Na coluna anterior, abordamos o condicionamento. O inquirir, a dúvida, a perscrutação de todos os “valores” que nos são ensinados. A questionar o “hábito” como sintoma da complacência nefasta. Chegamos, então, a revolta. Revoltar-se implica perturbação moral, indignação, agitação. Só se revolta quem se torna consciente. E quem se torna consciente nunca mais pode voltar à ignorância. Quem toma a pílula azul está condenado à luta, à insatisfação. O revoltado é um insatisfeito por excelência. Estamos, em suma, condenados à infelicidade.
Mais que isso, nós reclamamos o direito de sermos infelizes. Porque só a ignorância, completa e bestial, pode proporcionar a felicidade. Em contrapartida, somente a revolta me permitirá o desenvolvimento. Só ela pode nutrir-me da matéria basal pela qual guio-me enquanto ser vivente. A felicidade, como representante da satisfação sem infortúnios, da acomodação e do encantamento, é perigosa. O verdadeiro estímulo consiste em não estar satisfeito. Tal estado de espírito é altamente construtivo e não carrega nenhum traço de tristeza e/ou alienação.
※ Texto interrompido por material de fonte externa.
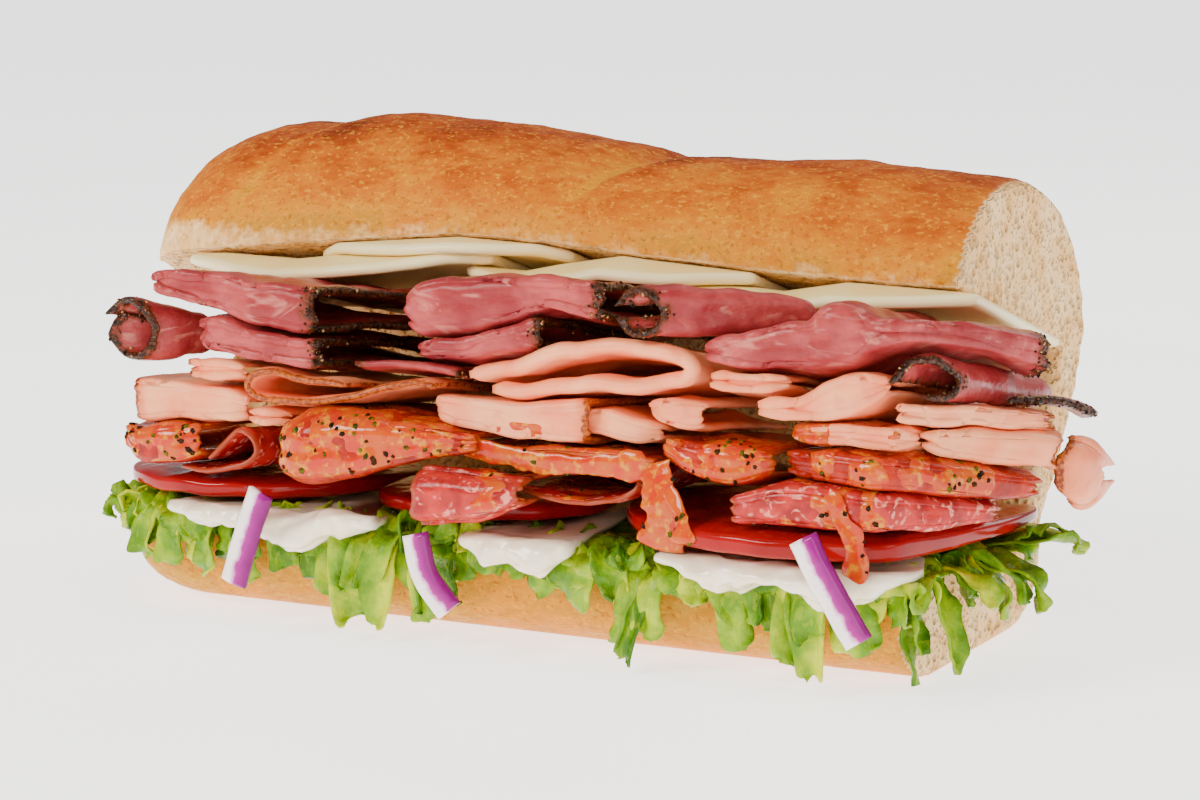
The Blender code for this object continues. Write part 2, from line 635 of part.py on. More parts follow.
# Slices curled about an axis that runs back: name, sort, thickness, front, the front edge and its steps
STRAIGHT = ((0, 0, 0, 1, 1), (15, 0, 0, 0.98, 0.98), (30, 0, 0, 0.95, 0.95), (45, 0, 0, 0.92, 0.92))
CURLS = (
    ("beef_2", "beef", BEEF, -38.5, arc_path(-61.5, 48.2, 5.2, 5.6, 150, -203), ((0, 0, 0, 1, 1),
     (4, 3.5, 0.1, 0.85, 0.85), (8, 6, 0.3, 0.65, 0.65), (12, 7.5, 0.5, 0.5, 0.5))),
    ("beef_6", "beef", BEEF, -39, arc_path(33.9, 57.2, 3.9, 3.5, 165, -165), ((0, 0, 0, 1, 1),
     (6, 8, 1.4, 0.95, 0.95), (11, 15, 2.4, 0.8, 0.8), (16, 21, 3.4, 0.55, 0.55))),
    ("beef_8", "beef", BEEF, -40, ((76.4, 49.4), (78.2, 52.2), (81.4, 53.4), (84.4, 52.3),
     (86.2, 50.2), (85, 48.3), (82, 47.9)), ((0, 0, 0, 1, 1), (12, 1, 0, 0.95, 0.95),
     (24, 2, 0, 0.9, 0.9), (36, 3, 0, 0.85, 0.85))),
    ("beef_9", "beef", BEEF, -30, ((91, 48.2), (95, 48.5), (100, 48.3), (105.5, 46.6)),
     ((0, 0, 0, 1, 1), (5, -1, 0, 0.95, 1), (10, -2.5, 0, 0.85, 1), (14, -4, 0, 0.7, 1))),
    ("beef_10", "beef", BEEF, -38, ((-17.4, 46.0), (-9, 46.3), (-3, 46.0), (1.8, 45.6)), STRAIGHT),
    ("ham_3", "ham", HAM, -39, ((-19.3, 42.4), (-27.9, 42.8), (-34.1, 43.4), (-37.5, 42.2),
     (-37.2, 39.6), (-29.9, 38.8), (-20.3, 40.0), (-11.8, 42.2), (-6.2, 43.6), (-1.9, 43.4)),
     STRAIGHT),
    ("ham_5", "ham", FOLDED_HAM, -38, ((8, 43.6), (14, 44.1), (24.5, 45.9), (32, 46.1), (38.6, 47.0),
     (42.0, 49.3), (38.8, 51.2), (31, 51.8), (25.4, 51.3), (19, 49.9), (13, 48.0), (8, 46.7),
     (4.2, 45.6)), STRAIGHT),
    ("pepperoni_3", "pepperoni", SALAMI, -38, ((7.6, 33.6), (16, 34.1), (26, 34.5), (36.6, 34.2)),
     STRAIGHT),
    ("salami_1", "salami", SALAMI, -38, ((-46, 28.0), (-42.2, 31.8), (-39.6, 33.0), (-37.5, 32),
     (-37.5, 29.6), (-39.9, 27.3), (-44.9, 26.3), (-52, 25.9)), STRAIGHT),
    ("salami_3", "salami", SALAMI, -36.5, ((8.6, 29.2), (14.7, 30.2), (22.4, 31.6), (29.4, 32.7),
     (32.3, 31.9), (32.7, 30.1), (30.6, 28.2), (27.1, 27.0), (23.6, 26.7), (18.3, 26.5), (11.1, 27.4)),
     STRAIGHT),
)


def build():
    """Every piece of the sandwich, in one collection."""
    for each in list(bpy.data.objects):
        bpy.data.objects.remove(each)
    sandwich = bpy.data.collections.new("italian_sandwich")
    bpy.context.scene.collection.children.link(sandwich)

    roll_of_bread(sandwich)
    lettuce_heap("lettuce", sandwich)
    for name, front, knots in BEADS:
        mayonnaise(name, front, knots, sandwich)
    for name, x, y, radius, low, high in TOMATOES:
        tomato_slice(name, x, y, radius, low, high, sandwich)
    for name, points in ONIONS:
        onion_strip(name, points, sandwich)
    for name, sort, thick, legs, rows in FOLDS:
        along = 3 if len(rows) < 5 else 5
        slice_of(name, sort, folded(rows, thick, legs), thick, sandwich, along=along)
    for name, sort, thick, front, path, steps in CURLS:
        slice_of(name, sort, looped(path, front, steps), thick, sandwich, across=len(path) + 3, along=3)
    for name, left, right, front, lanes in CHEESES:
        cheese_slice(name, left, right, front, lanes, sandwich)


build()
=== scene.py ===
"""The looks of an Italian sandwich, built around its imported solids.

The bread, every slice, the salad and the mayonnaise are modelled again at a fine grain in the places that
their solids hold, from the same named sizes as the solids. The dressing with its herbs, the pepper on the
beef and the single shreds of lettuce are made here alone.

Lengths are in millimetres and MM turns them to metres. +X runs along the roll to its cut end, -Y is the
open front and +Z is up.
"""
import math
import random

import bpy
import numpy as np
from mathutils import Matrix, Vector, noise


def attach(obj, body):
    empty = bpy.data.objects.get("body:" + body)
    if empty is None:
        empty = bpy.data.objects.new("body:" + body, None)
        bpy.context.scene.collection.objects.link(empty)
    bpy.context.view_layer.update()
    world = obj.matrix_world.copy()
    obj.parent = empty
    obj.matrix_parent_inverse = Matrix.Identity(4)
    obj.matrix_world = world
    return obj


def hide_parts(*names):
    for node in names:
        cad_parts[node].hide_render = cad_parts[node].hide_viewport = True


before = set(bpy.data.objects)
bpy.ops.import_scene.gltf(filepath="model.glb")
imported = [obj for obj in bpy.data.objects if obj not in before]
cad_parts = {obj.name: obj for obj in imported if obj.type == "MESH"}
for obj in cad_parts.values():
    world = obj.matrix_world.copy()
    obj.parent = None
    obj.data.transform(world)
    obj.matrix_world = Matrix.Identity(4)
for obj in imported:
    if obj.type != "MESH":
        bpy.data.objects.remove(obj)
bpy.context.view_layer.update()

# A millimetre in metres, and the gap that the layers keep
MM = 0.001
CLEAR = 0.35

# The roll
CUT_END = 75.0
ROUND_START = -58.0
ROUND_END = -81.5
END_LEAN = 5.0
LEAN_START = -40.0
LEAN_HEIGHTS = ((14.0, -0.8), (56.0, 1.3))
BOTTOM_WIDTH = 64.0
BOTTOM_MIDDLE = 1.0
BOTTOM_HEIGHT = 16.4
TOP_WIDTH = 63.5
TOP_EDGE = (-9.0, 60.0)
TOP_TILT = math.radians(-16.7)
ARCH = ((-80, -2.2), (-62, -0.8), (-40, 2.0), (-15, 4.3), (5, 3.6), (20, 2.3), (45, 0.8), (76, 0.0))
CROWN = (
    (-80, 27.0), (-60, 29.4), (-39, 28.8), (-15, 25.0), (0, 23.4),
    (20, 22.6), (32, 23.4), (48, 24.6), (76, 23.0),
)
SPINE_WALL = 11.0

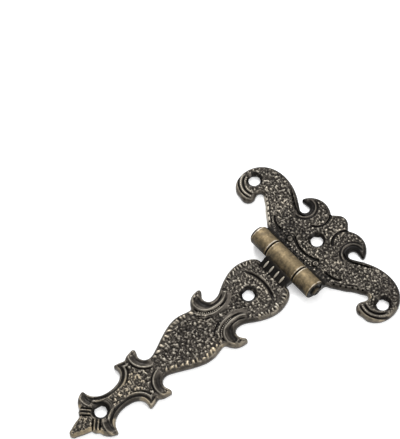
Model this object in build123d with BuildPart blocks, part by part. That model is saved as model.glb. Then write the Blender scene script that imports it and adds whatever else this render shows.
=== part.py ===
import os
from math import cos, radians, sin

from build123d import *

# Ornamental tee hinge, 6 inch, lying open and flat with its ornament up.
# Origin: back (mounting) plane, centre of the middle screw hole of the frame leaf.
# X runs along the pin, +Y towards the crest, -Y along the strap, +Z out of the ornament.

# Overall size
LENGTH = 152.4
WIDTH = 95.3
CREST_Y = 16.8
TIP_Y = CREST_Y - LENGTH

# Plates
PLATE = 2.6
BEVEL_WIDTH = 0.8
BEVEL_DROP = 1.2

# Screw holes, countersunk, with the edge broken at the back
HOLE_R = 2.65
HOLE_MOUTH_R = 3.85
HOLE_BACK = 0.4
FRAME_HOLES_X = (-41.4, 0, 41.4)
STRAP_HOLES_Y = (-39.2, -119.6)

# Barrel and pin
BARREL_R = 4.5
BARREL_HALF = 18.3
MIDDLE_HALF = 8.3
KNUCKLE_GAP = 0.4
KNUCKLE_CHAMFER = 0.4
PIN_Y = -17.7
PIN_Z = BARREL_R
PIN_R = 2.1
BORE_PLAY = 0.07
PIN_HEAD_R = 3.9
PIN_HEAD_THICK = 0.8
PIN_END_OUT = 1.4
PIN_EDGE = 0.3
PIN_DIMPLE_R = 1.1
PIN_DIMPLE_FLOOR_R = 0.4
PIN_DIMPLE_DEPTH = 0.5
OUTER_LENGTH = BARREL_HALF - MIDDLE_HALF - KNUCKLE_GAP
WEB_CREASE = 25
LEAF_EDGE_Y = PIN_Y + BARREL_R + 0.5
WEB_END_Y = LEAF_EDGE_Y + 2.5

# Neck of the strap: a ramp from the plate up to the barrel, with four raised ribs
NECK_HALF = 7.6
SHOULDER_Y = -24.6
NECK_FOOT_Y = -26.6
RAMP_TOP = 168
RAMP_MIDDLE = (-24.4, 4.2)
RIB_X = (-5.0, -1.65, 1.65, 5.0)
RIB_WIDTH = 0.9
RIB_HEIGHT = 0.5

# Round throats of the scrolls: centre and radius
FRAME_THROAT = (15.6, 6.95)
FRAME_THROAT_R = 2.15
HORN_THROAT = (11.25, -51.9)
HORN_THROAT_R = 3.05
LOW_THROAT = (8.7, -89.3)
LOW_THROAT_R = 3.35

# Chased lines in the top of one half: centre and radius of the arc, and its two ends in degrees
LINE_WIDTH = 1.0
LINE_DEPTH = 0.5
OVER = 0.2
HOOK_SCROLL = (39.2, 0.2)
FRAME_LINES = (
    (FRAME_THROAT, 4.05, 62, 290),
    (FRAME_THROAT, 5.75, 85, 285),
    ((9.6, 8.5), 6.05, 134, 240),
    ((0, 5.63), 14.0, 237, 303),
    ((15.45, 0.96), 8.7, 254, 314),
    (HOOK_SCROLL, 6.6, 240, 325),
    (HOOK_SCROLL, 8.65, 240, 350),
)
HEAD_LINE = ((0, -46.7), 16.2, 53, 127)
HEAD_LINE_WIDTH = 1.5
STRAP_LINES = (
    (HORN_THROAT, 6.1, 135, 190),
    (HORN_THROAT, 7.8, 128, 205),
    ((11.8, -53.2), 5.75, 205, 282),
    ((9.4, -90.6), 5.6, 185, 290),
    ((14.3, -110.6), 11.0, 142, 212),
)
# Wide hollows in the horns and fins, the same way
HOLLOW_WIDTH = 1.5
HOLLOW_DEPTH = 0.75
HOLLOWS = ((HORN_THROAT, 4.8, 215, 305), (LOW_THROAT, 4.9, 235, 300), ((8.4, -116.0), 5.4, 262, 288))

os.makedirs("parts", exist_ok=True)


def at_angle(centre, radius, angle):
    """Point on a circle, with the angle in degrees from the first axis."""
    return (centre[0] + radius * cos(radians(angle)), centre[1] + radius * sin(radians(angle)))


def on_barrel(angle):
    """Point on the barrel in a section across the pin."""
    return at_angle((PIN_Y, PIN_Z), BARREL_R, angle)


def is_back_hole(edge):
    """Whether an edge is the rim of a screw hole at the back of a leaf."""
    return edge.geom_type == GeomType.CIRCLE and edge.radius == HOLE_R and edge.center().Z < PLATE / 4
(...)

Pelo contrário, a insatisfação é a representante máxima de nossa bem-aventurança. É a nossa sentença. Que nos condena a morte. Se a maioria dá a vida ao establishment, nós damos à liberdade. Liberdade no sentido de não deixar que construam nossa vida por nós. Liberdade de assumir todas as nossas posturas, escolhas, ideologias, crenças, vontades. Damos por nós mesmos, não pelos outros. Um sacrifício em prol de si mesmo. A coragem de sair do escudo da massa, do rebanho, para nos encontrarmos com aquilo que somos. E só duas almas livres podem entender-se mutuamente e transformar o egoísmo intrínseco de suas constituições numa dialética rica e prazerosa – assim é que nascem os verdadeiros filhos da revolução.
Ao mesmo tempo que liberta, a consciência condena. Os alienados são felizes porque, para eles, não há com o que se revoltar. Nós, ao contrário, sabemos que estamos condenados pelo mundo (tal qual o é). Somos a antítese dele. Estar em choque com o lugar onde se vive implica um embate diário, constante. E é inadmissível para o establishment que nos proliferemos.
Desmistificando um sofisma: o insatisfeito não é pessimista. Quando não se espera nada de bom, tudo o que é novo (automaticamente empurrado ao abismo) será repelido. Por conseqüência, toda dúvida, quebra, vanguarda, revolução, será suprimida e soterrada. O pessimismo é o mecanismo pelo qual o sistema pretende manter-se invulnerável. Os “positivistas”, direitistas, os sorridentes bem feitores de nosso mundo são apenas propagadores da desgraça. Ao não propor nenhuma mudança, mas fazer “o que é possível” dentro do que “está aí”, eles consagram e autenticam a ordem existente. O capitalismo é um constante convite a refestelar-se na podridão. Não fomos nós que sentenciamos o “fim da história”, foram eles.
Se a história acabou, não há para o que lutar, não há a menor possibilidade de transformação social/humana/filosófica/ideológica/econômica. Se estamos no fim, podemos somente reciclar o que se encontra pronto. A única alternativa que sobrou é a retro alimentação da ideologia burguesa.
E nós? Bem, para o sistema, nós não existimos. Os insatisfeitos, revoltados, conscientes, intelectuais, questionadores, outsiders, não existem. São todos impessoas. Museus a tagarelar perspectivas utópicas. Cadáveres pútridos. Uma minoria que, pouco a pouco, se extinguirá definitivamente. Admitir a nossa existência seria admitir que seus mecanismos são falhos, que a história não acabou, que a mudança é possível. Reconhecer seu contra-tipo como legítimo é o primeiro passo para assumir sua natureza errônea, sua vulnerabilidade.
O sistema não pode reconhecer suas falhas. Precisa se iludir continuamente. Está fadado à alienação. Por isso a mentira é tão essencial à suas engrenagens, à sua permanência. A enganação advinda dela constitui a base moral de nosso mundo. E esta premissa, fundamental a ele, gerou tudo aquilo que conhecemos. Daí as ilusões de felicidade, família, amor, estabilidade, religião, paraíso, sociedade, entretenimento. Daí a ilusão da natureza humana. Daí estarmos sufocados pelas falácias vomitórias que nos são ensinadas.
A automatização do condicionamento humano. Nada que um pouco de humanidade não consiga quebrar.